Data extract
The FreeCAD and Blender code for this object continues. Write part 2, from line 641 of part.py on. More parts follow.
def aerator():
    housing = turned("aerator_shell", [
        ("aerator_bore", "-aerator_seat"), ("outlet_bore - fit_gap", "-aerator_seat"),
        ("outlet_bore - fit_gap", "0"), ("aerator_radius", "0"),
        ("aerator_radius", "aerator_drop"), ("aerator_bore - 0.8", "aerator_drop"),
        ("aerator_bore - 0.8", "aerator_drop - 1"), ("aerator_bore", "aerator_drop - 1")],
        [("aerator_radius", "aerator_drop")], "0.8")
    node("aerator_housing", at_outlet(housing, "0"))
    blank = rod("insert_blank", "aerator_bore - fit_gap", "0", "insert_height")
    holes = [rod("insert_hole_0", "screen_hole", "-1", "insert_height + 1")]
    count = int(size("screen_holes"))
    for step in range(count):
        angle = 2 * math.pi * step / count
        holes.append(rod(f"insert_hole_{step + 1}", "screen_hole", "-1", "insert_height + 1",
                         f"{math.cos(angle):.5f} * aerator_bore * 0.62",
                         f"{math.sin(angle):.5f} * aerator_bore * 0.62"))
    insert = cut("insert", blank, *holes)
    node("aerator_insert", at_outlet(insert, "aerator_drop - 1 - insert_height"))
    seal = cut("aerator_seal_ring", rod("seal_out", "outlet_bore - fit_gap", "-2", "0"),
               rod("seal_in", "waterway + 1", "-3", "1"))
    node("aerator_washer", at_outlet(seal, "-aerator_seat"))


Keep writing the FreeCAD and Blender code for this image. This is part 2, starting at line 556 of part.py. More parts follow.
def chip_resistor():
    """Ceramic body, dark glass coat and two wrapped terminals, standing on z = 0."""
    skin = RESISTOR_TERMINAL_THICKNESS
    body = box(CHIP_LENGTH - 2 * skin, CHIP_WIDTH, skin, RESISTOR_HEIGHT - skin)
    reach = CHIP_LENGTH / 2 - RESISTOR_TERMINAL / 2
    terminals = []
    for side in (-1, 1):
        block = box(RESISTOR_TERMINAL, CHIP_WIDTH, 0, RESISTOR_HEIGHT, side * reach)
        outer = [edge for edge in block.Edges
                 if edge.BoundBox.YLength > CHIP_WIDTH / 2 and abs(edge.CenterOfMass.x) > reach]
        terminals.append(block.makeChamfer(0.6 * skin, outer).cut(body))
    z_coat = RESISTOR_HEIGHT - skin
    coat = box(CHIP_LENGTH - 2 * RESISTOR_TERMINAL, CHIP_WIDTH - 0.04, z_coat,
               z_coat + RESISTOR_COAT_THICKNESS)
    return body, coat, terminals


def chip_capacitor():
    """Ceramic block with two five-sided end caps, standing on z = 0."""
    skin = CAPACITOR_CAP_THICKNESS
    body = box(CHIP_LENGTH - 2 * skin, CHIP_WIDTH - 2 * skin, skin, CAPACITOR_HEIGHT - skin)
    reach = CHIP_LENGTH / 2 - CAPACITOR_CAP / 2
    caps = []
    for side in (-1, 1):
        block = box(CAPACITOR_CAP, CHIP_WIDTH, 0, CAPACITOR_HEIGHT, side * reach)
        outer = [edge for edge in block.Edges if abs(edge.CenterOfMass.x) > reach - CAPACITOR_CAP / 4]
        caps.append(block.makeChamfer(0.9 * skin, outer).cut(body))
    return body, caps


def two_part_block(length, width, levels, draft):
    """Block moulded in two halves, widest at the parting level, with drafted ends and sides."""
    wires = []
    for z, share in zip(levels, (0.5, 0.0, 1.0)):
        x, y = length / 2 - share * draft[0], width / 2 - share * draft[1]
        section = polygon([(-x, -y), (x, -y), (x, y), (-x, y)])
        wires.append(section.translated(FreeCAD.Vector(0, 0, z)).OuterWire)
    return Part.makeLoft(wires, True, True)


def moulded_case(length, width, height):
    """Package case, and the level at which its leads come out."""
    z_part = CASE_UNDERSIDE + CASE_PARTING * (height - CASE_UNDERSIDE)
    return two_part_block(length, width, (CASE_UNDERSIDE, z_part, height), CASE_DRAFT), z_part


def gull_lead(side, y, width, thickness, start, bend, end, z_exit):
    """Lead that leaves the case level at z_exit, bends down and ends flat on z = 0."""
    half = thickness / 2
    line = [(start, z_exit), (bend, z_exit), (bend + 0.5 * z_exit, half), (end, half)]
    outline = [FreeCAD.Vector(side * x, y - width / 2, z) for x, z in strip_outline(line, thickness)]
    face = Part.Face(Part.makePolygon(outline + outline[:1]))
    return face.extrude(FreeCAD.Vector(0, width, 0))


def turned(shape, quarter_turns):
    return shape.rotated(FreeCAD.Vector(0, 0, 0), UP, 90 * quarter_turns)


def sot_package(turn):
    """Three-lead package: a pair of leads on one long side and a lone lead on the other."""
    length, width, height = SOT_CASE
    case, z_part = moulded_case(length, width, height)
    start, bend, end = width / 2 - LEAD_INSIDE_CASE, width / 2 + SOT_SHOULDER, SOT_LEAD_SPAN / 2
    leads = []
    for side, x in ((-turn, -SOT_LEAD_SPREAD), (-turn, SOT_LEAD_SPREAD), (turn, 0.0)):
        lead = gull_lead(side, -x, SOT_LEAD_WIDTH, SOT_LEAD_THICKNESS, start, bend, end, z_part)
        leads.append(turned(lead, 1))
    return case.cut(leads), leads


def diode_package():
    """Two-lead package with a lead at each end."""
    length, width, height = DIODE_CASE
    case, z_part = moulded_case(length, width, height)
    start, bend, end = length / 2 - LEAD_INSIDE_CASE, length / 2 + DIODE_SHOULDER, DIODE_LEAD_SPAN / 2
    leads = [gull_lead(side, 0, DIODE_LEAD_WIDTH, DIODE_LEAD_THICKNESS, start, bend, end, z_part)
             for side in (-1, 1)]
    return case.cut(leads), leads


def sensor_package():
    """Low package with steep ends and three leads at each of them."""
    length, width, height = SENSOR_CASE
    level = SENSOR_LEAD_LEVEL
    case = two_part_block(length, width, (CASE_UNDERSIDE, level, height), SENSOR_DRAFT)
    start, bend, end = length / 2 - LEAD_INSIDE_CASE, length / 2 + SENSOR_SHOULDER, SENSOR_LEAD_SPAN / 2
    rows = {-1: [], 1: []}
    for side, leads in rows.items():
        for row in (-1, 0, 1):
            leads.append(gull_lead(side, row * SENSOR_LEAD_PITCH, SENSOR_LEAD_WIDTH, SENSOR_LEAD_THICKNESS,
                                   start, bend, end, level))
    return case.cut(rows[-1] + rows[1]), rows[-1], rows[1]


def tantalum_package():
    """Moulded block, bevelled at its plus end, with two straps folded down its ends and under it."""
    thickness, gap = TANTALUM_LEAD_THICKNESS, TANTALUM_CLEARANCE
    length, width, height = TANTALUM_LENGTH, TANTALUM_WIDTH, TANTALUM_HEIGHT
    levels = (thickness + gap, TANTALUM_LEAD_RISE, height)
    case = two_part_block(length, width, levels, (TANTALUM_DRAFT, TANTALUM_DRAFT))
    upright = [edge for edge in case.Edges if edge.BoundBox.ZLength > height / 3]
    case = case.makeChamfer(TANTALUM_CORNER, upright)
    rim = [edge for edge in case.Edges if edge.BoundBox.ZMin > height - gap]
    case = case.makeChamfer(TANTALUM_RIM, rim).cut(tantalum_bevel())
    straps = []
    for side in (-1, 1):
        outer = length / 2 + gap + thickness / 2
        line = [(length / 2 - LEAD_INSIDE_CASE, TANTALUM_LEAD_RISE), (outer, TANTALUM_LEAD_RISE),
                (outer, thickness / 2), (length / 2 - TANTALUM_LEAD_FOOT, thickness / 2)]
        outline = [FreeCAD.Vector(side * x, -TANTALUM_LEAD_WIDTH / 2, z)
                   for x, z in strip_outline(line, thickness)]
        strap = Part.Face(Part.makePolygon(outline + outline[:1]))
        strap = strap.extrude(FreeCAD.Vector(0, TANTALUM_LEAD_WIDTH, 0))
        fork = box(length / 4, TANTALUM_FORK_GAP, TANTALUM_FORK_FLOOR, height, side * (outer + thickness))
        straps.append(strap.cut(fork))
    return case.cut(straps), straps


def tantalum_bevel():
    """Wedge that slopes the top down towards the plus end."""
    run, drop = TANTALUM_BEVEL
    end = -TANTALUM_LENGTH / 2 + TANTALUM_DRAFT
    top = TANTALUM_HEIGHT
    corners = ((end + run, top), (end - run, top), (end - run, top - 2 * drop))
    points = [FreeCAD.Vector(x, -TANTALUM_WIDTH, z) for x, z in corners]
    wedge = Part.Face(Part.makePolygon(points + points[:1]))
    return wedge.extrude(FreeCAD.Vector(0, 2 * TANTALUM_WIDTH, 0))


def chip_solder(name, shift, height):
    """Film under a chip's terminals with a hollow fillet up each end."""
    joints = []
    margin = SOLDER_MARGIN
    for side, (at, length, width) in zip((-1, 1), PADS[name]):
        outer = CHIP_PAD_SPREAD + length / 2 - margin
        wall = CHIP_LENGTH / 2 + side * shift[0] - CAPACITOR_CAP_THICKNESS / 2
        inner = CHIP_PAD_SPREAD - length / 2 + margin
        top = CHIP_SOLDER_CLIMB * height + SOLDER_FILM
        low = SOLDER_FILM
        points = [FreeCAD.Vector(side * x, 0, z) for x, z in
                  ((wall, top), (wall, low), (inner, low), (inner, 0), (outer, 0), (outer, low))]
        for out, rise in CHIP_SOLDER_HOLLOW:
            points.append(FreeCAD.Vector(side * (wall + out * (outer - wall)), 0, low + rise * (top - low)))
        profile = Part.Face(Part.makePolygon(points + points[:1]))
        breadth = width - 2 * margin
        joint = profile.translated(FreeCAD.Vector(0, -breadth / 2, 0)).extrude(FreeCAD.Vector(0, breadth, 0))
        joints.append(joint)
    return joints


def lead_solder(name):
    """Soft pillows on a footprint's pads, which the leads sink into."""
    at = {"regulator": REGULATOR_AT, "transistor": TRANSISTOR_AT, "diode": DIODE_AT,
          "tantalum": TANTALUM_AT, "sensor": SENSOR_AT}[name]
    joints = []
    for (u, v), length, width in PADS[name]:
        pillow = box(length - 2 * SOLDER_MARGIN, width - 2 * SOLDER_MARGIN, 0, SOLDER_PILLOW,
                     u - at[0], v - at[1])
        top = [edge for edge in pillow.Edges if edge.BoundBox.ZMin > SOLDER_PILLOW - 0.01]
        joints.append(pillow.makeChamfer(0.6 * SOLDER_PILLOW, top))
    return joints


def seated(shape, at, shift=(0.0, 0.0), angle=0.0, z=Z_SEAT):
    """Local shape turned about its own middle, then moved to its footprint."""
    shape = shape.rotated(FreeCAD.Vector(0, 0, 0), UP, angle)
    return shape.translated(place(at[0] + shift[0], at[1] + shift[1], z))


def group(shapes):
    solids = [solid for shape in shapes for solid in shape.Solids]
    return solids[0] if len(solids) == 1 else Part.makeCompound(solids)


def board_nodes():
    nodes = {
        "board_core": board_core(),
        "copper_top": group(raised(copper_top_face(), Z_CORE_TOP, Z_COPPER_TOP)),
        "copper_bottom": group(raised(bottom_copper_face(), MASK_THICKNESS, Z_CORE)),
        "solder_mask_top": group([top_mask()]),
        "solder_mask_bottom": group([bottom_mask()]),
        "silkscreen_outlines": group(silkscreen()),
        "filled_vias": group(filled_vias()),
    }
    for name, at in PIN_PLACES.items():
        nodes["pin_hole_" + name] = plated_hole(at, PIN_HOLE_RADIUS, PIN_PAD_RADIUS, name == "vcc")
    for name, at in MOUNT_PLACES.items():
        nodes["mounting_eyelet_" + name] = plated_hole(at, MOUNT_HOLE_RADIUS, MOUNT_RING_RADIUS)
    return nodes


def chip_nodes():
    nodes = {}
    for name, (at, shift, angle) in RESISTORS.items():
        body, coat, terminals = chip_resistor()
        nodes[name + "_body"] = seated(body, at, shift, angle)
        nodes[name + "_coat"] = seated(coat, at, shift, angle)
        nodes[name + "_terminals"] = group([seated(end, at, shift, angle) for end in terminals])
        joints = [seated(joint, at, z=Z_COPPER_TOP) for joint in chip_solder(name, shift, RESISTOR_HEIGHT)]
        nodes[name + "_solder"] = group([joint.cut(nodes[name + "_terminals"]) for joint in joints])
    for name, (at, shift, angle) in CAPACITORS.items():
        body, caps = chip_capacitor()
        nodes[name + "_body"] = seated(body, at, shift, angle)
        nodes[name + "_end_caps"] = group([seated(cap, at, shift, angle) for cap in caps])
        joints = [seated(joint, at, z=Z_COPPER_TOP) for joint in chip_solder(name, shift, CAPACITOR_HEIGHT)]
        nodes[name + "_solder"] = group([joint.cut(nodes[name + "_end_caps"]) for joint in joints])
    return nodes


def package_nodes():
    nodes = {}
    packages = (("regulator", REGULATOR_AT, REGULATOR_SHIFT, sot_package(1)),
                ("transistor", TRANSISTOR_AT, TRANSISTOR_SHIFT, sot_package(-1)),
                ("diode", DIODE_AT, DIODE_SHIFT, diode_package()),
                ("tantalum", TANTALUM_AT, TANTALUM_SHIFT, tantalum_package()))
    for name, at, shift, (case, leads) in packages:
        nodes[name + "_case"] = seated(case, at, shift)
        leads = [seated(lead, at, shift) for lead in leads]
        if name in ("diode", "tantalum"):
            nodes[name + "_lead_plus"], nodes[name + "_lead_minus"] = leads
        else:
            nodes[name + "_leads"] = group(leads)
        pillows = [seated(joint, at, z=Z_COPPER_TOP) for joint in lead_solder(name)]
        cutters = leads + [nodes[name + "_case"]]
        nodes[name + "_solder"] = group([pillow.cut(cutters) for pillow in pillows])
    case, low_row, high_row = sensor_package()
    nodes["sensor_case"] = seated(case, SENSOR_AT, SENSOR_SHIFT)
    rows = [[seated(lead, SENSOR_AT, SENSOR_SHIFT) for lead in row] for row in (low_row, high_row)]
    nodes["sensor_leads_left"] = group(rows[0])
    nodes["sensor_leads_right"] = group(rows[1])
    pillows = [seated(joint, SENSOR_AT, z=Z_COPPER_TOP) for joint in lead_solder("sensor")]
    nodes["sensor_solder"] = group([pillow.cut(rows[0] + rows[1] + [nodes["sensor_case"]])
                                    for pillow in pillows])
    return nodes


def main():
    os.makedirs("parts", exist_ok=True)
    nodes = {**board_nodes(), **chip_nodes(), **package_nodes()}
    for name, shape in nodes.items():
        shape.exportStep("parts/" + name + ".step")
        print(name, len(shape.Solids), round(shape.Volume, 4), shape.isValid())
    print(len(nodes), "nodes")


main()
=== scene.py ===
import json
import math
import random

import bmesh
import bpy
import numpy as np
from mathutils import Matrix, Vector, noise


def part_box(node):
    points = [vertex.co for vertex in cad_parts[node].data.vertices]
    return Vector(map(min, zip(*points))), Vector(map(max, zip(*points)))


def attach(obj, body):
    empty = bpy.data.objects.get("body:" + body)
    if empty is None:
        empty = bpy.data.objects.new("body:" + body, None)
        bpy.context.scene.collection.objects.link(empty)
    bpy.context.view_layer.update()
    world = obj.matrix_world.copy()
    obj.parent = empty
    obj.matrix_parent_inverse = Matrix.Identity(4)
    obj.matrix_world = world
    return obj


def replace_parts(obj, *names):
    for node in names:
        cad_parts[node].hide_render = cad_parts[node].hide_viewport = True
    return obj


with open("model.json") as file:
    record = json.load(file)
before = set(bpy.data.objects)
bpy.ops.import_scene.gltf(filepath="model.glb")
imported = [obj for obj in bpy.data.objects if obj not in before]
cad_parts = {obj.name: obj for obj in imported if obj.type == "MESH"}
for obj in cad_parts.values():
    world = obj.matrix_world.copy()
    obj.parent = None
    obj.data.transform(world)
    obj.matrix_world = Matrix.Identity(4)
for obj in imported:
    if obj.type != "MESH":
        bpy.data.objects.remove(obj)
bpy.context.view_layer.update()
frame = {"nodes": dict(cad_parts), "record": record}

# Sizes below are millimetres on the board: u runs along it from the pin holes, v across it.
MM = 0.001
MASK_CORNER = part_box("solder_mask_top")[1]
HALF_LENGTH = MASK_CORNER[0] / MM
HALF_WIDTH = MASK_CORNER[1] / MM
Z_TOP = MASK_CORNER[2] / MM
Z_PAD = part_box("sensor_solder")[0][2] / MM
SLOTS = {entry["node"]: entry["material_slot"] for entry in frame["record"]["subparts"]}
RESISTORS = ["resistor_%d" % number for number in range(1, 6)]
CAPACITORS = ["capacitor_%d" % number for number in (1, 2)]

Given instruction
Out of the data above, set down the lines from the one with "seated(case, SENSOR_AT, SENSOR_SHIFT)" to the one with "obj.matrix_world = world", both included, exactly as written and with no additions.

Worked solution
    nodes["sensor_case"] = seated(case, SENSOR_AT, SENSOR_SHIFT)
    rows = [[seated(lead, SENSOR_AT, SENSOR_SHIFT) for lead in row] for row in (low_row, high_row)]
    nodes["sensor_leads_left"] = group(rows[0])
    nodes["sensor_leads_right"] = group(rows[1])
    pillows = [seated(joint, SENSOR_AT, z=Z_COPPER_TOP) for joint in lead_solder("sensor")]
    nodes["sensor_solder"] = group([pillow.cut(rows[0] + rows[1] + [nodes["sensor_case"]])
                                    for pillow in pillows])
    return nodes


def main():
    os.makedirs("parts", exist_ok=True)
    nodes = {**board_nodes(), **chip_nodes(), **package_nodes()}
    for name, shape in nodes.items():
        shape.exportStep("parts/" + name + ".step")
        print(name, len(shape.Solids), round(shape.Volume, 4), shape.isValid())
    print(len(nodes), "nodes")


main()
=== scene.py ===
import json
import math
import random

import bmesh
import bpy
import numpy as np
from mathutils import Matrix, Vector, noise


def part_box(node):
    points = [vertex.co for vertex in cad_parts[node].data.vertices]
    return Vector(map(min, zip(*points))), Vector(map(max, zip(*points)))


def attach(obj, body):
    empty = bpy.data.objects.get("body:" + body)
    if empty is None:
        empty = bpy.data.objects.new("body:" + body, None)
        bpy.context.scene.collection.objects.link(empty)
    bpy.context.view_layer.update()
    world = obj.matrix_world.copy()
    obj.parent = empty
    obj.matrix_parent_inverse = Matrix.Identity(4)
    obj.matrix_world = world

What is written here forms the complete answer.